Copolymers and Blends

• Copolymers: Polymers composed of two or more different monomers.
  • Types: Random, Alternating, Block, Graft.
  • Applications can differ significantly from the homopolymers.
• Blends: Mechanical mixing of two or more polymers.
  • Applications include polymers with balanced characteristics such as strength and flame resistance.

Terpolymers

• Polymers with three different repeating units. Tailored for wide ranges of properties.
  • Example: ABS - acrylonitrile, butadiene, styrene.

Molecular Weight

• Sum of weights of the atoms that make up the polymer molecule.
• Indicates the average length of polymer chains.
• Variation in molecular weight affects plastic properties, including viscosity and performance.

Additives

• Fillers (glass, minerals) - change properties (aesthetic, resistance, conductivity).
• Plasticizers - reduce stiffness and increase flexibility.
• Flame retardants - comply with safety regulations.
• UV stabilizers - counteract degradation from UV light.

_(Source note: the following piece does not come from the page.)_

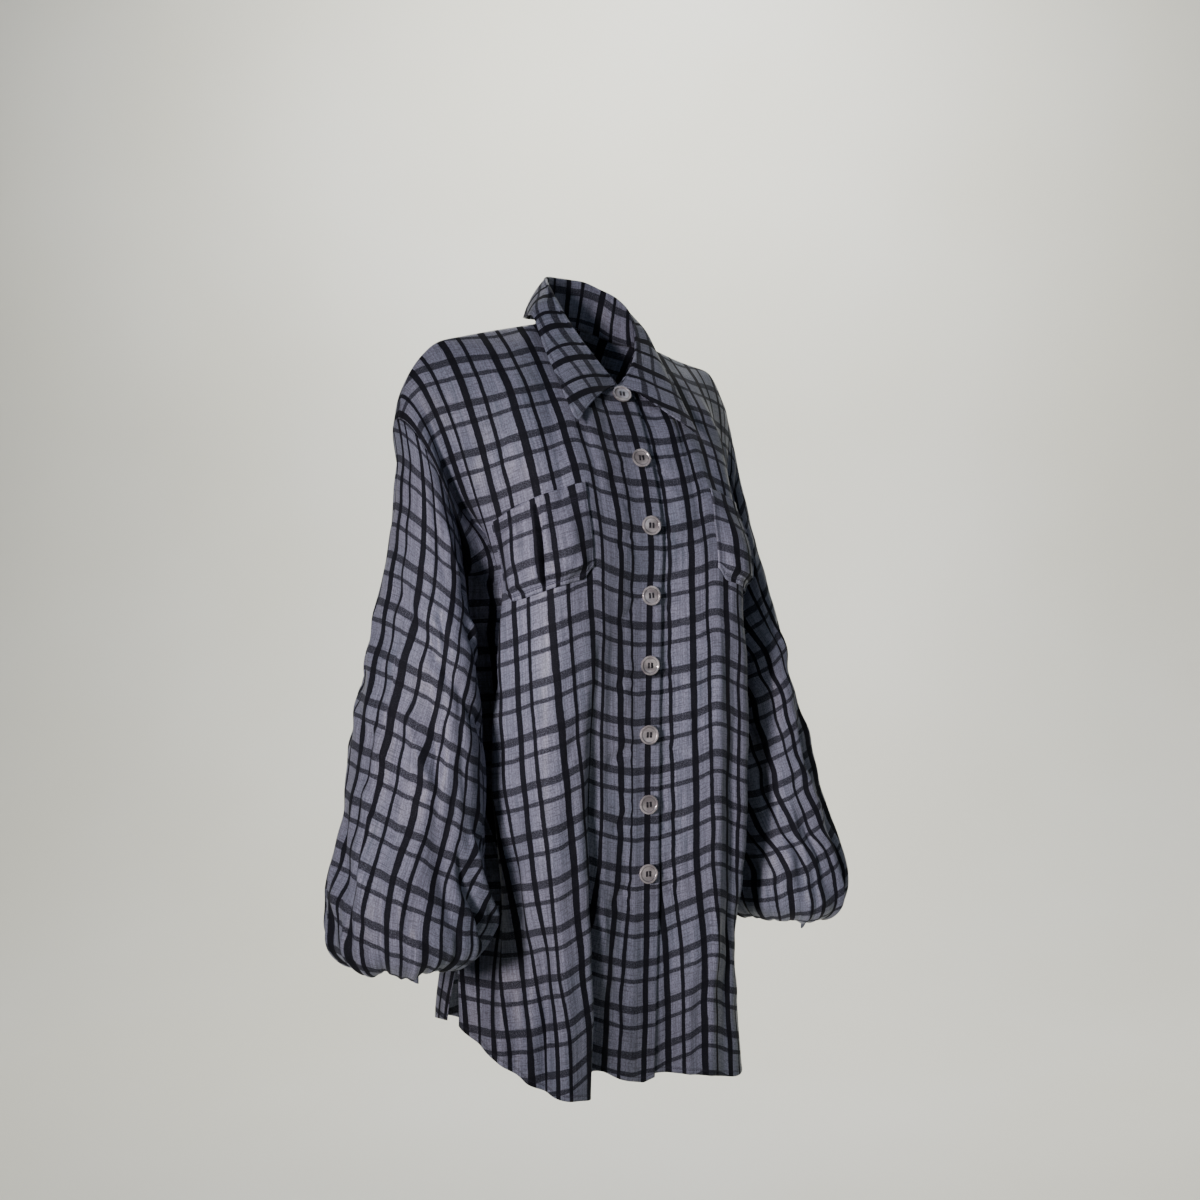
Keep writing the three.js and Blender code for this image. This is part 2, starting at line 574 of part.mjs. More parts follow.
// The panels' armhole edge is a chain of straight pieces from row to row.
function armholeEdge(angle) {
  const back = angle > Math.PI;
  const v = (back ? 2 * Math.PI - angle : angle) / Math.PI;
  let i = 0;
  while (i < UPPER_ROWS.length - 1 && ROWS[i + 1] < v) i += 1;
  const at = (row) => armhole((back ? -1 : 1) * Math.PI * row);
  return at(ROWS[i]).lerp(at(ROWS[i + 1]), (v - ROWS[i]) / (ROWS[i + 1] - ROWS[i]));
}

function sleeve(side, swing) {
  const points = grid(SLEEVE.length, SLEEVE_COLUMNS, (i, j) => {
    const angle = (2 * Math.PI * j) / SLEEVE_COLUMNS;
    if (i > 0) return sleevePoint(SLEEVE[i], angle, swing);
    const edge = armholeEdge(angle);
    const below = sleevePoint(SLEEVE[1], angle, swing).sub(edge);
    return edge.addScaledVector(below, (SEAM_GAP * 1.5) / below.length());
  });
  const normals = gridNormals(points, true, false);
  const lowest = SLEEVE.findIndex((row, i) => i > 0 && row.z > SLEEVE[i - 1].z) - 1;
  for (let j = 0; j < SLEEVE_COLUMNS; j += 1) {
    const angle = (2 * Math.PI * j) / SLEEVE_COLUMNS;
    normals[0][j] = armholeNormal(angle, 1);
    for (let i = 1; i < lowest; i += 1) {
      points[i][j].addScaledVector(normals[i][j], sleeveFold(angle, points[i][j].z));
    }
  }
  return side < 0 ? mirror({ points, normals }) : { points, normals };
}

// ---- cuffs ----------------------------------------------------------------------------------
// A strip that goes once round the wrist and laps over its own start.
function cuff(side, swing) {
  const middle = SLEEVE.at(-1);
  const turn = 360 + CUFF.lapAngle;
  const points = grid(CUFF.rows, CUFF.columns + 1, (i, j) => {
    const along = (turn * j) / CUFF.columns;
    const down = i / (CUFF.rows - 1);
    const angle = THREE.MathUtils.degToRad(CUFF_TAB.facing - turn + along);
    const under = smooth(CUFF.stepAngle, CUFF.lapAngle, along);
    const radius = CUFF.radius - CUFF.lapStep * under;
    const droop = CUFF.tabDrop * smooth(turn - CUFF_TAB.reach, turn, along);
    const z = CUFF.top + swing - (CUFF.height + droop) * down;
    return new THREE.Vector3(middle.x + radius * Math.cos(angle), middle.y - radius * Math.sin(angle), z);
  });
  const normals = grid(CUFF.rows, CUFF.columns + 1, (i, j) => {
    const p = points[i][j];
    return new THREE.Vector3(p.x - middle.x, p.y - middle.y, 0).normalize();
  });
  return side < 0 ? mirror({ points, normals }) : { points, normals };
}

// ---- collar ---------------------------------------------------------------------------------
// The stand rises from the neck seam to the fold, and the fall comes down outside it.
function neckEdges(place) {
  return {
    front: new Polyline(leftNeckEdge.map(place)),
    back: new Polyline(backNeckEdge.map(place).reverse()),
  };
}
const NECK_EDGES = { right: neckEdges((p) => p.clone()), left: neckEdges(settle) };
const SHOULDER_T = COLLAR_SHOULDER / (COLLAR_COLUMNS / 2);

function neckSeam(t, edges) {
  if (t <= SHOULDER_T) return edges.front.at(t / SHOULDER_T);
  return edges.back.at((t - SHOULDER_T) / (1 - SHOULDER_T));
}

function collarSection(t, side) {
  const at = (name) => read(COLLAR, 't', name, t);
  const seam = neckSeam(t, side < 0 ? NECK_EDGES.right : NECK_EDGES.left);
  seam.x = Math.max(seam.x, COLLAR_END * smooth(1, 0.9, t));
  seam.z += SEAM_GAP;
  const fold = new THREE.Vector3(at('foldX'), at('foldY'), at('foldZ'));
  const edge = new THREE.Vector3(at('edgeX'), at('edgeY'), at('edgeZ'));
  const out = edge.clone().sub(fold).setZ(0).normalize();
  const down = new THREE.Vector3(0, 0, -COLLAR_ROLL);
  const inside = fold.clone().addScaledVector(out, -COLLAR_ROLL).add(down);
  const outside = fold.clone().addScaledVector(out, COLLAR_ROLL).add(down);
  const bulge = out.clone().multiplyScalar(at('belly') * COLLAR_BELLY.out);
  bulge.z = at('belly') * COLLAR_BELLY.up;
  const fall = (f) => outside.clone().lerp(edge, f).addScaledVector(bulge, 4 * f * (1 - f));
  const rest = [inside, fold, outside, ...COLLAR_FALL.map(fall), edge];
  return side < 0 ? [seam, ...rest].map(mirrored) : [seam, ...rest.map(settle)];
}

function collar() {
  const half = COLLAR_COLUMNS / 2;
  const sections = Array.from({ length: COLLAR_COLUMNS + 1 }, (_, j) => {
    const t = 1 - Math.abs(j - half) / half;
    return collarSection(t, j < half ? -1 : 1);
  });
  const points = grid(sections[0].length, sections.length, (i, j) => sections[j][i]);
  const normals = gridNormals(points, false, false);
  return { points, normals };
}

// ---- pockets --------------------------------------------------------------------------------
// The pocket's points are the front's own points, moved out; a groove down its middle is the
// inverted pleat.
function pocket(front) {
  const columns = FRONT_COLUMNS.flatMap((x, j) => (x >= POCKET.inner && x <= POCKET.outer ? [j] : []));
  const rows = ROWS.flatMap((v, i) => (v >= POCKET.topRow && v <= POCKET.footRow ? [i] : []));
  const middle = (POCKET.inner + POCKET.outer) / 2;
  const normals = grid(rows.length, columns.length, (i, j) => front.normals[rows[i]][columns[j]]);
  const points = grid(rows.length, columns.length, (i, j) => {
    const x = FRONT_COLUMNS[columns[j]];
    const side = 1 - Math.abs(x - middle) / (POCKET.outer - middle);
    const down = i / (rows.length - 1);
    const bag = smooth(0, POCKET_BAG.side, side) * smooth(0, POCKET_BAG.start, down)
      * smooth(1, POCKET_BAG.end, down);
    const groove = PLEAT.groove * Math.exp(-(((x - middle) / PLEAT.half) ** 2));
    const lift = POCKET_LIFT + WALL + (POCKET_BAG.height - groove) * bag;
    return front.points[rows[i]][columns[j]].clone().addScaledVector(normals[i][j], lift);
  });
  return { points, normals };
}

// ---- buttons --------------------------------------------------------------------------------
function buttonGeometry(radius) {
  const { rim, thick, dish, slope, bevel } = BUTTON;
  const profile = [
    new THREE.Vector2(0, 0),
    new THREE.Vector2(radius - bevel, 0),
    new THREE.Vector2(radius, bevel),
    new THREE.Vector2(radius, thick - bevel),
    new THREE.Vector2(radius - bevel, thick),
    new THREE.Vector2(radius - rim, thick),
    new THREE.Vector2(radius - rim - slope, thick - dish),
    new THREE.Vector2(0, thick - dish),
  ];
  const lathe = new THREE.LatheGeometry(profile, BUTTON.sides);
  return lathe.rotateX(Math.PI / 2);
}

// The place and the normal of a point of the right front on the centre line.
function centreFront(distance) {
  const neck = rightFront.points[0][1];
  let gone = 0;
  for (let i = 1; i < rightFront.points.length; i += 1) {
    const a = rightFront.points[i - 1][1];
    const b = rightFront.points[i][1];
    const step = a.distanceTo(b);
    if (gone + step >= distance) {
      const f = (distance - gone) / step;
      const along = b.clone().sub(a).normalize();
      return { point: a.clone().lerp(b, f), normal: new THREE.Vector3(0, along.z, -along.y).normalize() };
    }
    gone += step;
  }
  return { point: neck, normal: new THREE.Vector3(0, -1, 0) };
}

function button(name, point, normal, radius = BUTTON.radius) {
  const mesh = piece(name, buttonGeometry(radius), SHELL);
  mesh.position.copy(point).addScaledVector(normal, BUTTON.lift);
  mesh.quaternion.setFromUnitVectors(new THREE.Vector3(0, 0, 1), normal);
  return mesh;
}

// ---- the shirt ------------------------------------------------------------------------------
const shirt = new THREE.Group();
const wall = (name, { points, normals }, round = false) => {
  shirt.add(piece(name, wallGeometry(points, normals, round), SILK));
};

wall('front_right', rightFront);
wall('front_left', leftFront);
wall('back', back);
wall('collar', collar());
for (const [name, side] of [['right', -1], ['left', 1]]) {
  const swing = SLEEVE_SWING[name];
  wall(`sleeve_${name}`, settled(sleeve(side, swing)), true);
  wall(`cuff_${name}`, cuff(side, swing));
  wall(`pocket_${name}`, pocket(side < 0 ? rightFront : leftFront));
  const lapped = THREE.MathUtils.degToRad(CUFF_TAB.facing - CUFF.lapAngle / 2);
  const outward = new THREE.Vector3(side * Math.cos(lapped), -Math.sin(lapped), 0);
  const { x, y } = SLEEVE.at(-1);
  const middle = new THREE.Vector3(side * x, y, CUFF.top + swing - CUFF.height / 2);
  middle.addScaledVector(outward, CUFF.radius);
  shirt.add(button(`cuff_button_${name}`, middle, outward, CUFF_BUTTON_RADIUS));
}
for (let n = 0; n < BUTTON_COUNT; n += 1) {
  const distance = n === 0 ? FIRST_BUTTON : SECOND_BUTTON + (n - 1) * BUTTON_STEP;
  const { point, normal } = centreFront(distance);
  shirt.add(button(`button_${n + 1}`, point, normal));
}

export default shirt;
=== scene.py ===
# %% [markdown]
# # A silk shirt, worn and hollow
# This lesson builds a loose silk shirt the way it is sewn: two fronts, a back, bishop sleeves,
# cuffs, a folded collar, two pockets and a row of shell buttons. Each cloth piece is a grid of
# points over its own flat cut, so that the woven check can be laid on in millimetres.

# %% Set-up
import math
import bmesh
import bpy
import numpy as np
from mathutils import Matrix, Vector


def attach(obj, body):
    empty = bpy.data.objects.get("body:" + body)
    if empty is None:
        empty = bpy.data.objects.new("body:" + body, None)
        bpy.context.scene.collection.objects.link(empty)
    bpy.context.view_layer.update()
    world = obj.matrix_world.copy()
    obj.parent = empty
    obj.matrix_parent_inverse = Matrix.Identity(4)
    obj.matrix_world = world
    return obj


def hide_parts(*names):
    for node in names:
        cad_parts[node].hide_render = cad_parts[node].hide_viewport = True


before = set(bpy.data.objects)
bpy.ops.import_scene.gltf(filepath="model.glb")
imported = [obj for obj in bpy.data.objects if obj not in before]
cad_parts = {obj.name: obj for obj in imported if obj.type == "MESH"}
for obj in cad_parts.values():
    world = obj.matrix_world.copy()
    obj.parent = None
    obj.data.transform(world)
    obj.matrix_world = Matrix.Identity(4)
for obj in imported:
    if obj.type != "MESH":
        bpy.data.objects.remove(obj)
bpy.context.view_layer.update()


def put_in_scene(name, data):
    item = bpy.data.objects.new(name, data)
    bpy.context.scene.collection.objects.link(item)
    return item


# %% [markdown]
# ## Camera
# It stands to the wearer's right of the front, level with the chest, and looks very slightly
# down.

# %% Camera
camera_data = bpy.data.cameras.new("Camera")
camera_data.lens = 44.88
camera_data.sensor_width = 36.0
camera_data.shift_x = 0.0042
camera = put_in_scene("Camera", camera_data)
camera.location = (-0.975, -1.393, -0.300)
LOOK_DOWN, LOOK_ROUND = 0.44, 35
camera.rotation_euler = (math.radians(90 - LOOK_DOWN), 0, math.radians(-LOOK_ROUND))
bpy.context.scene.camera = camera
print("camera:", camera_data.lens, "mm lens")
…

Factors Affecting Mechanical Properties

• Weld lines: Grooves in molded parts due to flow front join; they weaken the part.
• Residual Stress: Uneven cooling, differential shrinkage cause stresses in parts.
• Ultimate Strength: Property related to the alignment of polymer chains; may vary depending on the direction.

Ceramics

• Formed from metal and nonmetal (oxygen, nitrogen, or carbon).
• Brittle, high compressive strength.
• Good heat resistance. insulating properties. Common examples: refractories, glasses, concrete, silica, magnesium oxide, and fireclays.
• Applications include: cookware, electrical insulators, cutting tools, and building materials.

Composites

• Combo of two or more materials, creating unique properties not found in individual materials.
• One material (matrix) holds another material (reinforcement).
• Examples include fibrous (e.g., roof covers) and particulate (e.g., cermets) composites.
• Benefits often include strength and light weight, but varies with types (fiber, matrix, and manufacturing process).